● SET EXERCISE
Everything from the line containing "for piece in" to the line containing "zip(*points))), Vector(map(max, zip(*points)))", both lines included, must be copied exactly; nothing else should be.

● INFORMATION PROVIDED
^^^^
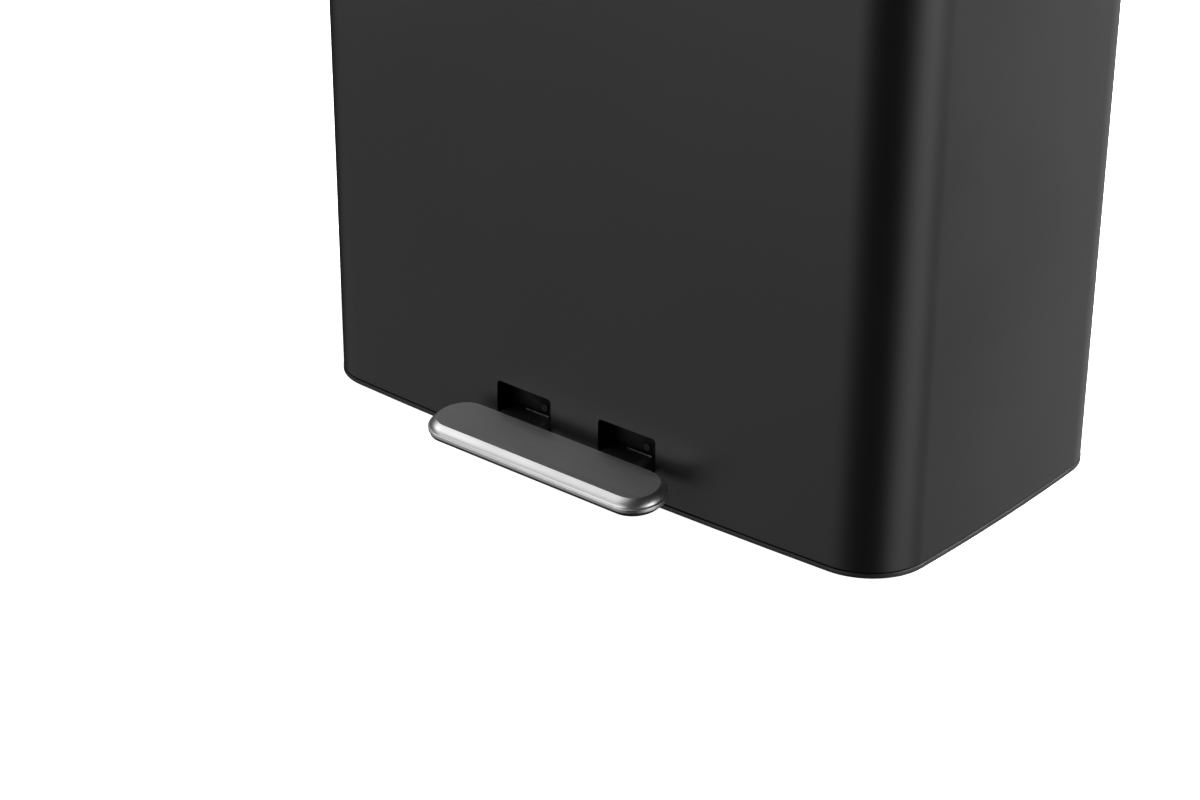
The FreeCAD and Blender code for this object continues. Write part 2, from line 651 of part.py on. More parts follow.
def hinge_plate(x0, leg):
    """One steel plate of the lid: a boss on the pin, an arm under the liner and its foot."""
    under = LINER_TOP - LINER_THICK
    front = HINGE_Y - PLATE_REACH
    arm = plate_x([(HINGE_Y, HINGE_Z - 4), (HINGE_Y - 20, HINGE_Z - 1), (front, under - 3),
                   (front, under), (HINGE_Y - 6, under), (HINGE_Y, HINGE_Z + 4)],
                  x0, x0 + ARM_PLATE)
    foot = box(x0, x0 + 14, front, HINGE_Y - 12, under - 2, under)
    boss = rod_x(x0, x0 + ARM_PLATE, HINGE_Y, HINGE_Z, 5.5)
    pieces = [arm, foot, boss]
    if leg:
        pieces.append(crank_leg(x0))
    plate = union(pieces).cut(rod_x(x0 - 1, x0 + 30, HINGE_Y, HINGE_Z, PIN_RADIUS + RUN_GAP))
    for back in LID_SCREWS_BACK:
        plate = plate.cut(rod_z(under - 3, under + 1, x0 + LID_SCREW_X, HINGE_Y - back, SHANK_RADIUS))
    return plate.cut(crank_slot(x0)) if leg else plate


def crank_bar(x0, x1, inner, outer, half):
    """A bar with round ends that lies on the crank's line, below the front of the hinge."""
    angle = math.radians(CRANK_ANGLE)
    ends = []
    for reach in (inner, outer):
        y = HINGE_Y - reach * math.cos(angle)
        z = HINGE_Z - reach * math.sin(angle)
        ends.append((y, z))
    sy, sz = math.sin(angle) * half, -math.cos(angle) * half
    (y0, z0), (y1, z1) = ends
    body = plate_x([(y0 + sy, z0 + sz), (y1 + sy, z1 + sz), (y1 - sy, z1 - sz), (y0 - sy, z0 - sz)], x0, x1)
    return union([body, rod_x(x0, x1, y0, z0, half), rod_x(x0, x1, y1, z1, half)])


def crank_leg(x0):
    return crank_bar(x0, x0 + ARM_PLATE, 2.0, 17.0, 5.0)


def crank_slot(x0):
    return crank_bar(x0 - 1, x0 + ARM_PLATE + 1, 12.6, 17.0, ROD_PIN_RADIUS + 0.8)


def lid_hinge_arms():
    return [hinge_plate(ARM_X, False), hinge_plate(-ARM_X - ARM_PLATE, False)]


def lid_crank():
    return hinge_plate(CRANK_X, True)


def lid_screws():
    screws = []
    under = LINER_TOP - LINER_THICK
    for x, y in lid_screw_places():
        head = rod_z(under - 3.4, under - 2, x, y, 3.0)
        screws.append(head.fuse(rod_z(under - 2, LINER_TOP - 0.6, x, y, SHANK_RADIUS)))
    return screws


def lid_bumpers():
    return [rod_z(COLLAR_TOP, LINER_BOTTOM - 0.2, x, y, 2.2) for x, y in BUMPER_PLACES]


# --- bucket --------------------------------------------------------------------------------

def bucket_wire(inset, z):
    return rounded_wire(-BUCKET_HALF + inset, BUCKET_HALF - inset, BUCKET_FRONT + inset,
                        BUCKET_BACK - inset, BUCKET_CORNER - inset, z)


def inner_bucket():
    outer = Part.makeLoft([bucket_wire(BUCKET_TAPER, BUCKET_BOTTOM), bucket_wire(0, RIM_BOTTOM)], True, True)
    inner = Part.makeLoft([bucket_wire(BUCKET_TAPER + BUCKET_WALL, BUCKET_BOTTOM + 2.5),
                           bucket_wire(BUCKET_WALL, RIM_TOP + 1)], True, True)
    rim = rounded_block(-BUCKET_HALF - 5.5, BUCKET_HALF + 5.5, BUCKET_FRONT - 5.5, BUCKET_BACK + 5.5,
                        BUCKET_CORNER + 5.5, RIM_BOTTOM, RIM_TOP)
    grips = []
    for side in (-1, 1):
        middle = side * BUCKET_HALF
        hole = box(middle - 8, middle + 8, GRIP_FRONT, GRIP_BACK, GRIP_BOTTOM, GRIP_BOTTOM + GRIP_HEIGHT)
        edges = [e for e in hole.Edges if abs(e.tangentAt(e.FirstParameter).x) > 0.9]
        grips.append(hole.makeFillet(GRIP_CORNER, edges))
    return union([outer, rim]).cut(inner).cut(Part.makeCompound(grips))


def bag_ring():
    outer = rounded_block(-BUCKET_HALF - 4, BUCKET_HALF + 4, BUCKET_FRONT - 4, BUCKET_BACK + 4,
                          BUCKET_CORNER + 4, RIM_TOP, RIM_TOP + 2.5)
    lip = rounded_block(-BUCKET_HALF + 2.2, BUCKET_HALF - 2.2, BUCKET_FRONT + 2.2, BUCKET_BACK - 2.2,
                        BUCKET_CORNER - 2.2, RIM_TOP - 14, RIM_TOP)
    hole = rounded_block(-BUCKET_HALF + 4.2, BUCKET_HALF - 4.2, BUCKET_FRONT + 4.2, BUCKET_BACK - 4.2,
                         BUCKET_CORNER - 4.2, RIM_TOP - 20, RIM_TOP + 5)
    return union([outer, lip]).cut(hole)


PIECES = (
    outer_shell, base_tray, base_cover, base_screws, rubber_feet, slot_housing, slot_screws,
    pedal_cap, pedal_base, pedal_screws, pedal_lever, lever_axle, axle_blocks, axle_clips,
    push_rod, rod_foot, rod_guides, guide_rivets, damper_cylinder, damper_piston, damper_clamp,
    damper_brackets, damper_rivets, top_collar, hinge_housing, housing_screws, hinge_pin, pin_caps,
    lid_skin, lid_liner, lid_hinge_arms, lid_crank, lid_screws, lid_bumpers, inner_bucket, bag_ring,
)


def main():
    os.makedirs("parts", exist_ok=True)
    for piece in PIECES:
        shape = piece()
        if isinstance(shape, list):
            shape = Part.makeCompound(shape)
        shape.translate(vec(0, -ORIGIN_Y, 0))
        shape.exportStep("parts/" + piece.__name__ + ".step")
        bounds = shape.BoundBox
        print("%-18s solids %2d valid %s  y %.2f..%.2f  z %.2f..%.2f" % (
            piece.__name__, len(shape.Solids), shape.isValid(),
            bounds.YMin, bounds.YMax, bounds.ZMin, bounds.ZMax))


main()
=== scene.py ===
import json
import math

import bmesh
import bpy
from mathutils import Matrix, Vector


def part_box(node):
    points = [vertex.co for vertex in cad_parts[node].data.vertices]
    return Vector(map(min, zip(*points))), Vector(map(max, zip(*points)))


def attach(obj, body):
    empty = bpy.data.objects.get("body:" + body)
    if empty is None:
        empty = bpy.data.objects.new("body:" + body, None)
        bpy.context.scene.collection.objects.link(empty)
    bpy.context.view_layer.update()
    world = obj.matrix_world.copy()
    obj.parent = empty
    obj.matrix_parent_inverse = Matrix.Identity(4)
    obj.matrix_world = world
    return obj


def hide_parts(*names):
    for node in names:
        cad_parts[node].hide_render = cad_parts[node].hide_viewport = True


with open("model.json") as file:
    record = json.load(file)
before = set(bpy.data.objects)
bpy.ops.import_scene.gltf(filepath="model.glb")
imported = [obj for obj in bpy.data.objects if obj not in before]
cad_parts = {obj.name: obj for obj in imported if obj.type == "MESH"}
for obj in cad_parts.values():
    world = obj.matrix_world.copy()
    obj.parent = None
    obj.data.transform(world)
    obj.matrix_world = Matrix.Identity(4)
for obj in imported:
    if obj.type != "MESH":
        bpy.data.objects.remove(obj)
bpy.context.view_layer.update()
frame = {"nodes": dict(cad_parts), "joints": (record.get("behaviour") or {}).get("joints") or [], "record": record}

MM = 0.001
SHEET = 0.6 * MM
SHELL_LOW, SHELL_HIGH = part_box("outer_shell")
CAP_LOW, CAP_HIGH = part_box("pedal_cap")
BODIES = frame["record"]["behaviour"]["bodies"]
BODY_OF = {node: body for body, nodes in BODIES.items() for node in nodes}
SLOT_OF = {part["node"]: part["material_slot"] for part in frame["record"]["subparts"]}


# --- node helpers --------------------------------------------------------------------------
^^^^
● RESPONSE
    for piece in PIECES:
        shape = piece()
        if isinstance(shape, list):
            shape = Part.makeCompound(shape)
        shape.translate(vec(0, -ORIGIN_Y, 0))
        shape.exportStep("parts/" + piece.__name__ + ".step")
        bounds = shape.BoundBox
        print("%-18s solids %2d valid %s  y %.2f..%.2f  z %.2f..%.2f" % (
            piece.__name__, len(shape.Solids), shape.isValid(),
            bounds.YMin, bounds.YMax, bounds.ZMin, bounds.ZMax))


main()
=== scene.py ===
import json
import math

import bmesh
import bpy
from mathutils import Matrix, Vector


def part_box(node):
    points = [vertex.co for vertex in cad_parts[node].data.vertices]
    return Vector(map(min, zip(*points))), Vector(map(max, zip(*points)))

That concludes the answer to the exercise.